Let us assume that the height of cistern as $'H'$
We are given that the first pipe takes 12 hours to fill the tank.
So, we can write that the first pipe fills $'\dfrac{H}{12}'$ height of the cistern in 1 hour.
We are given that the second pipe takes 20 hours to fill the tank.
So, we can write that the second pipe fills $'\dfrac{H}{20}'$ height of the tank in 1 hour.
Let us assume that the height of tank filled with both the pipes simultaneously as $'h'$ then we get
$\Rightarrow h=\dfrac{H}{12}+\dfrac{H}{20}$
Let us assume that both pipes together take $'t'$ time to fill the tank without leakage then we get
\begin{align} & \Rightarrow t=\dfrac{H}{\dfrac{H}{12}+\dfrac{H}{20}} \\ & \Rightarrow t=\dfrac{12\times 20}{12+20} \\ & \Rightarrow t=\dfrac{15}{2}hrs \\ \end{align}
Here, we can say that it takes $\dfrac{15}{2}$ hours to fill the tank by both pipes together.
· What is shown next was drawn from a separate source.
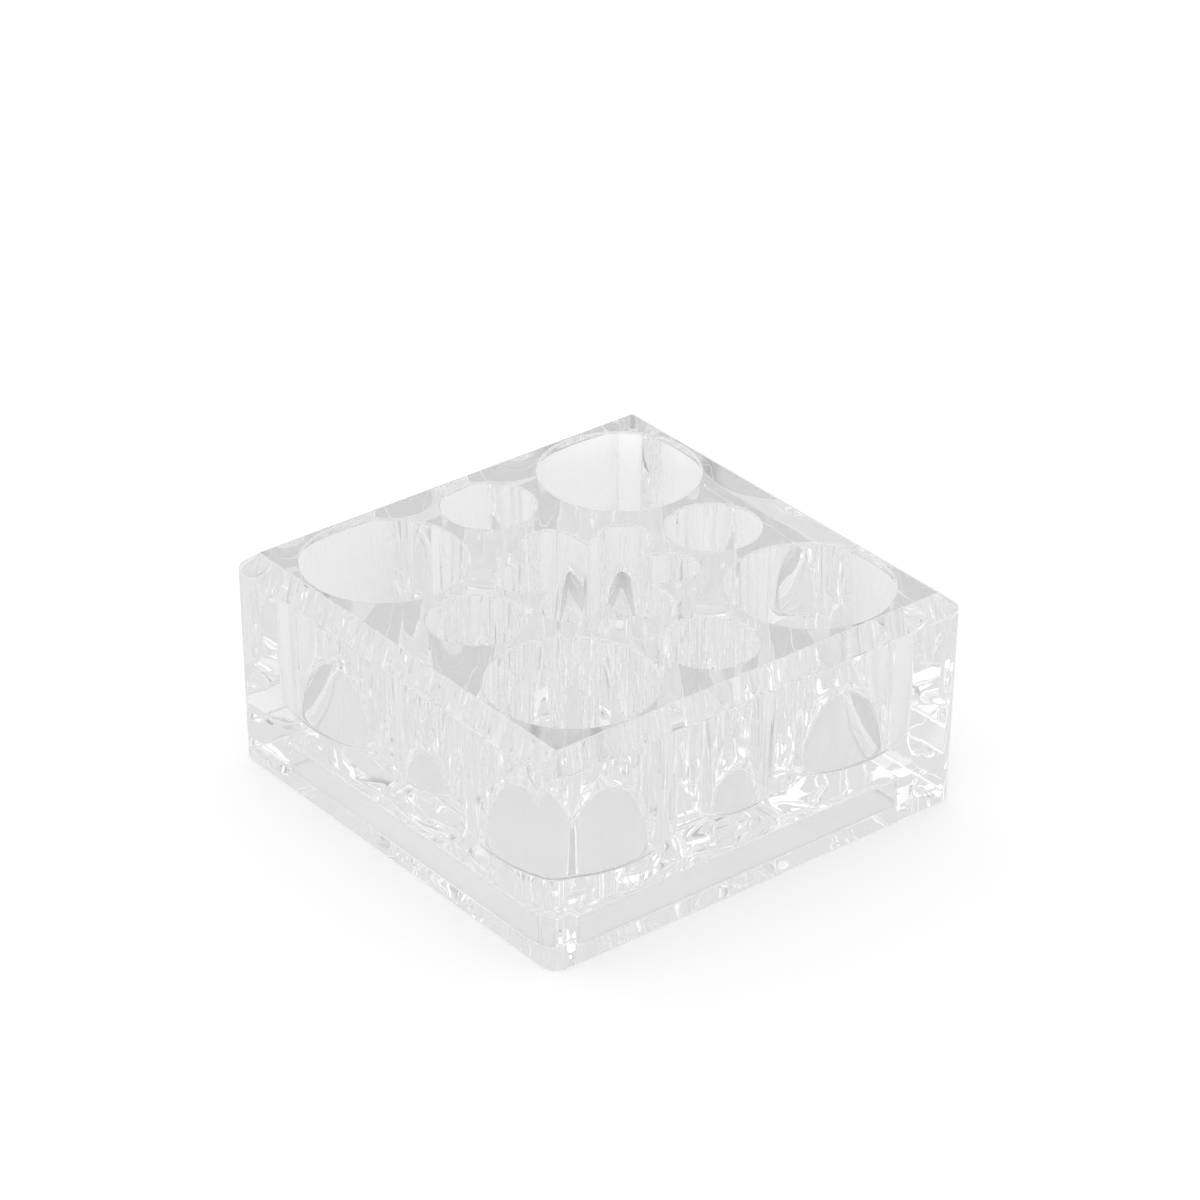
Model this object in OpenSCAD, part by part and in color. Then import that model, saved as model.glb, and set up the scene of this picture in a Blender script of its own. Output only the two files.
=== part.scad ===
// Nine compartment holder for cotton pads and small vanity things: one clear acrylic moulding.
// The frame: +Z is up, the origin is at the middle of the footprint on the surface it stands on.
// Large wells stand at the four corners, small wells between them, and a star in the middle.
// The block is as large as its compartments and the walls between them need.

/* [Large wells] */
// Mouth of the four large wells, which take round cotton pads of 57 mm
large_d = 58; // [48:0.5:90]

/* [Small wells] */
// Mouth of the four small wells, for cotton buds and brushes
small_d = 33.4; // [24:0.2:44]

/* [Star compartment] */
// Width of each of the three slots that cross in the middle
slot_w = 19.4; // [12:0.2:26]

/* [All compartments] */
// Depth from the top face to the floor
well_depth = 55; // [25:1:120]
// Draft of the walls, which lean in towards the floor
well_draft = 1; // [0:0.1:2]
// Width of the small bevel round the mouth
rim_bevel = 0.8; // [0.2:0.1:1.4]
// Width of the small bevel between wall and floor
floor_bevel = 1.8; // [0.4:0.1:5]

/* [Walls at the top face] */
// Wall between a side small well and the large wells and the star beside it
well_wall = 5.8; // [3:0.1:12]
// Wall between an end of the star and the front or back small well
star_wall = 8.3; // [3:0.1:20]
// Flat land between the rim of the outermost wells and the bevel
edge_land = 0.7; // [0.5:0.1:15]

/* [Outside] */
// How far the bevel comes in from the side
bevel_in = 7.5; // [2:0.5:12]
// How far the bevel goes down from the top face
bevel_down = 5.8; // [2:0.2:20]
// Radius of the top face's corners. The bevel widens it on the way down to the sides.
top_corner_r = 0.5; // [0.5:0.5:20]
// Draft of the four sides, which lean in towards the bottom
side_draft = 1.1; // [0:0.1:3]

/* [Underside] */
// Thickness of the solid floor between the compartments and the recess
floor_t = 14.4; // [4:0.2:40]
// Width of the solid band round the recess, which the block stands on
foot_band = 17.5; // [8:0.5:50]
// Depth of the recess
recess_depth = 11.6; // [2:0.2:30]
// Radius of the upright corners of the recess
recess_r = 3.5; // [0.5:0.1:12]

/* [Hidden] */
facets = 96;
cut_past = 1;
slot_angles = [30, 90, 150];

block_h = recess_depth + floor_t + well_depth;
floor_z = block_h - well_depth;
bevel_z = block_h - bevel_down;

// A side small well lies between two large wells, with its centre in line with theirs
large_c = (large_d + small_d) / 2 + well_wall;

// The ends of the slots stand the same wall away from the side small wells
slot_to_small = (slot_w + small_d) / 2 + well_wall;
slot_c = large_c * cos(slot_angles[0])
  - sqrt(pow(slot_to_small, 2) - pow(large_c * sin(slot_angles[0]), 2));
small_c = slot_c + (slot_w + small_d) / 2 + star_wall;

// Kept to a whole micron, so that the sides and the round corners meet without a gap
function micron(v) = round(v * 1000) / 1000;

half_top = micron(max(large_c + large_d / 2, small_c + small_d / 2) + rim_bevel + edge_land);
half_w = half_top + bevel_in;
half_bottom = micron(half_w - bevel_z * tan(side_draft));
corner_c = half_top - top_corner_r;
recess_w = 2 * (half_bottom - foot_band);

// Half of the block's upright section, from a line inside it out to the side
module side_section(inner) {
  polygon([
    [0, 0],
    [half_bottom - inner, 0],
    [half_w - inner, bevel_z],
    [half_top - inner, block_h],
    [0, block_h]
  ]);
}

// The block between two opposite sides, as wide as its straight edges
module straight_part() {
  rotate([90, 0, 0])
    linear_extrude(height = 2 * corner_c, center = true) {
      side_section(0);
      mirror([1, 0]) side_section(0);
    }
}

// The outside of the block, with its leaning sides, bevel and round corners
module outside() {
  for (turn = [0, 90]) rotate(turn) straight_part();
  for (turn = [0:90:270])
    rotate(turn)
      translate([corner_c, corner_c, 0])
        rotate_extrude(angle = 90, $fn = facets) side_section(corner_c);
}

// Where a leaning wall is at a height, for its half width at the mouth
function wall_at(half_mouth, z) = half_mouth - (block_h - z) * tan(well_draft);

// Half of the section of a compartment, with its leaning wall and its bevelled mouth and floor
module compartment_section(half_mouth) {
  wall_foot = wall_at(half_mouth, floor_z + floor_bevel);
  wall_top = wall_at(half_mouth, block_h - rim_bevel);
  polygon([
    [0, floor_z],
    [wall_foot - floor_bevel, floor_z],
    [wall_foot, floor_z + floor_bevel],
    [wall_top, block_h - rim_bevel],
    [wall_top + rim_bevel, block_h],
    [wall_top + rim_bevel, block_h + cut_past],
    [0, block_h + cut_past]
  ]);
}

// A round compartment
module round_well(mouth_d) {
  rotate_extrude($fn = facets) compartment_section(mouth_d / 2);
}

// A slot with round ends, across the middle of the block
module slot() {
  rotate([90, 0, 90])
    linear_extrude(height = 2 * slot_c, center = true) {
      compartment_section(slot_w / 2);
      mirror([1, 0]) compartment_section(slot_w / 2);
    }
  for (end = [-slot_c, slot_c]) translate([end, 0, 0]) round_well(slot_w);
}

// All nine compartments, as the room that they leave
module compartments() {
  for (x = [-1, 1], y = [-1, 1]) translate([x, y, 0] * large_c) round_well(large_d);
  for (side = [-large_c, large_c]) translate([side, 0, 0]) round_well(small_d);
  for (side = [-small_c, small_c]) translate([0, side, 0]) round_well(small_d);
  for (turn = slot_angles) rotate(turn) slot();
}

// The room in the underside, a square with round corners
module recess() {
  straight = recess_w - 2 * recess_r;
  translate([0, 0, -cut_past])
    linear_extrude(height = recess_depth + cut_past) {
      square([straight, recess_w], center = true);
      square([recess_w, straight], center = true);
      for (x = [-1, 1], y = [-1, 1])
        translate([x, y] * straight / 2) circle(r = recess_r, $fn = facets);
    }
}

// The one clear moulding
module block() {
  color([0.9, 0.93, 0.95, 0.35])
    difference() {
      outside();
      compartments();
      recess();
    }
}

block();
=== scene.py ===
import math

import bmesh
import bpy
import numpy as np
from mathutils import Matrix, Vector
from mathutils.geometry import delaunay_2d_cdt


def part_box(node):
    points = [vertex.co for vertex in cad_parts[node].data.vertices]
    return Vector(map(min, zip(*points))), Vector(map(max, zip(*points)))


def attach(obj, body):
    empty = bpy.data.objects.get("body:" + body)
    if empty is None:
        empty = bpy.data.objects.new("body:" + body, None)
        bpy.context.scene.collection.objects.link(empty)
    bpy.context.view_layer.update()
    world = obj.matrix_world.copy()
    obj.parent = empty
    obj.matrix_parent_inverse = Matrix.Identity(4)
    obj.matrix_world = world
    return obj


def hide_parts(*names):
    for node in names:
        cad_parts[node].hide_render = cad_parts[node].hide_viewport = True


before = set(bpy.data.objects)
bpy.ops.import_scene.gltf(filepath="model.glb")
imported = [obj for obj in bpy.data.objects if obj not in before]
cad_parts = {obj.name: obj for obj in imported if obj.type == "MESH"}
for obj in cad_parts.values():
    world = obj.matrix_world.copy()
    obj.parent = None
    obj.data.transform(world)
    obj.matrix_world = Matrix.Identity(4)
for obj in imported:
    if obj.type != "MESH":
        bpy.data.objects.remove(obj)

MM = 0.001
scene = bpy.context.scene
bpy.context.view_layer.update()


# Studio: the block is shot from above one corner with a long lens, on a white table.
# The camera's angles, distance and focal length come from the ellipses of the rims and the edges.
block_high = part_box("block")[1]
block_h = block_high.z

CAMERA_AZIMUTH = math.radians(-128.84)
CAMERA_ELEVATION = math.radians(29.98)
CAMERA_ROLL = math.radians(-0.32)
CAMERA_DISTANCE = 1684 * MM
CAMERA_TARGET = Vector((-10.8 * MM, -15.4 * MM, block_h))
FOCAL_PIXELS = 5007
IMAGE_PIXELS = 1200
SENSOR_MM = 36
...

Let us assume that the time taken to fill the tank when there is leakage to empty the tank as $'x'$
We are given that when both pipes are open it takes 30 minutes extra to fill the tank due to leakage
We know that the conversion of time that is
$1hr=60\min$
By using this conversion we get
$\Rightarrow 30\min =\dfrac{1}{2}hr$
Now, by converting the given condition into mathematical equation we get
$\Rightarrow t+\dfrac{1}{2}=x$
Now, by substituting the value of $'t'$ in above equation we get
\begin{align} & \Rightarrow x=\dfrac{15}{2}+\dfrac{1}{2} \\ & \Rightarrow x=8hr \\ \end{align}
Therefore we can say that it takes 8 hours to fill the tank when there is leakage.
So, we can say that both pipes combined with leakage empties $'\dfrac{H}{8}'$ height of the tank in 1 hour.
Let us assume that the leakage takes $'y'$ hours to empty the tank.
So, we can say that the leakage empties $'\dfrac{H}{y}'$ height in one hour.
Now, we can say that the height filled by both pipes to fill the tank when there is leakage as
\begin{align} & \Rightarrow \dfrac{H}{12}+\dfrac{H}{20}-\dfrac{H}{y}=\dfrac{H}{8} \\ & \Rightarrow \dfrac{1}{y}=\dfrac{1}{12}+\dfrac{1}{20}-\dfrac{1}{8} \\ \end{align}
Now by adding the terms using the LCM we get
\begin{align} & \Rightarrow \dfrac{1}{y}=\dfrac{10+6-15}{120} \\ & \Rightarrow y=120 \\ \end{align}
Therefore, we can say that the leakage takes 120 hours to empty the tank.

Note: Students may make mistakes in taking the time of both pipes together to fill the tank.
We have the time taken by both pipes to fill the tank as
$\Rightarrow t=\dfrac{H}{\dfrac{H}{12}+\dfrac{H}{20}}$
Bu students may do mistake and add the times directly to get the time taken by both pipes together that is
$\Rightarrow t=12+20$
This gives the wrong answer because we are not allowed to add the times when the situations are taken together. But instead, we can add work done in small change in time as we considered 1 hour in the solution.